Provided data -
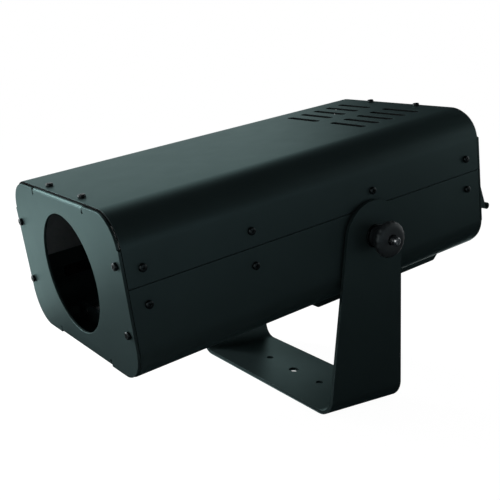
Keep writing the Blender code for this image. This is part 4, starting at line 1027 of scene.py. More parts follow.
def make_baffle():
    """A shallow pan under the intakes: sloped ends, and gaps for air along its sides."""
    low, high = span("bottom_baffle")
    middle = (low + high) / 2
    shape = box(low, high)
    for vert in shape.verts:
        for end, slope in ((low.y, 6.0), (high.y, -9.6)):
            if abs(vert.co.y - end) < 0.1 and vert.co.z < middle.z:
                vert.co.y += slope
    top = [face for face in shape.faces if face.normal.z > 0.9]
    bmesh.ops.delete(shape, geom=top, context="FACES_ONLY")
    gap_top = high.z - 2.3
    cuts = [(gap_top, Z_AXIS)]
    gaps = []
    for number in range(INTAKES):
        y = middle.y + (number - 1.5) * 28.0
        gaps.append((y - 11.0, y + 11.0))
        cuts += [(y - 11.0, Y_AXIS), (y + 11.0, Y_AXIS)]
    folds = [edge for edge in shape.edges if not edge.is_boundary]
    bmesh.ops.bevel(shape, geom=folds, offset=1.6, offset_type="OFFSET", segments=4, profile=0.5,
                    affect="EDGES", material=-1)
    for place, normal in cuts:
        bmesh.ops.bisect_plane(shape, geom=shape.verts[:] + shape.edges[:] + shape.faces[:],
                               dist=1e-5, plane_co=normal * place, plane_no=normal)
    open_faces = []
    for face in shape.faces:
        centre = face.calc_center_median()
        side = abs(abs(centre.x) - high.x) < 0.01
        if side and centre.z > gap_top and any(a < centre.y < b for a, b in gaps):
            open_faces.append(face)
    bmesh.ops.delete(shape, geom=open_faces, context="FACES_ONLY")
    loose = [vert for vert in shape.verts if not vert.link_faces]
    bmesh.ops.delete(shape, geom=loose, context="VERTS")
    piece("baffle_pan", shape, "powder_coat", node="bottom_baffle", wall=COVER_WALL, edge=0.3)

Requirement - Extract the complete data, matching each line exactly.

Correct response -
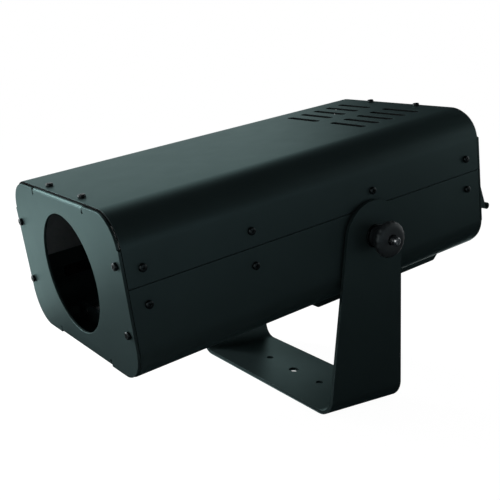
Keep writing the Blender code for this image. This is part 4, starting at line 1027 of scene.py. More parts follow.
def make_baffle():
    """A shallow pan under the intakes: sloped ends, and gaps for air along its sides."""
    low, high = span("bottom_baffle")
    middle = (low + high) / 2
    shape = box(low, high)
    for vert in shape.verts:
        for end, slope in ((low.y, 6.0), (high.y, -9.6)):
            if abs(vert.co.y - end) < 0.1 and vert.co.z < middle.z:
                vert.co.y += slope
    top = [face for face in shape.faces if face.normal.z > 0.9]
    bmesh.ops.delete(shape, geom=top, context="FACES_ONLY")
    gap_top = high.z - 2.3
    cuts = [(gap_top, Z_AXIS)]
    gaps = []
    for number in range(INTAKES):
        y = middle.y + (number - 1.5) * 28.0
        gaps.append((y - 11.0, y + 11.0))
        cuts += [(y - 11.0, Y_AXIS), (y + 11.0, Y_AXIS)]
    folds = [edge for edge in shape.edges if not edge.is_boundary]
    bmesh.ops.bevel(shape, geom=folds, offset=1.6, offset_type="OFFSET", segments=4, profile=0.5,
                    affect="EDGES", material=-1)
    for place, normal in cuts:
        bmesh.ops.bisect_plane(shape, geom=shape.verts[:] + shape.edges[:] + shape.faces[:],
                               dist=1e-5, plane_co=normal * place, plane_no=normal)
    open_faces = []
    for face in shape.faces:
        centre = face.calc_center_median()
        side = abs(abs(centre.x) - high.x) < 0.01
        if side and centre.z > gap_top and any(a < centre.y < b for a, b in gaps):
            open_faces.append(face)
    bmesh.ops.delete(shape, geom=open_faces, context="FACES_ONLY")
    loose = [vert for vert in shape.verts if not vert.link_faces]
    bmesh.ops.delete(shape, geom=loose, context="VERTS")
    piece("baffle_pan", shape, "powder_coat", node="bottom_baffle", wall=COVER_WALL, edge=0.3)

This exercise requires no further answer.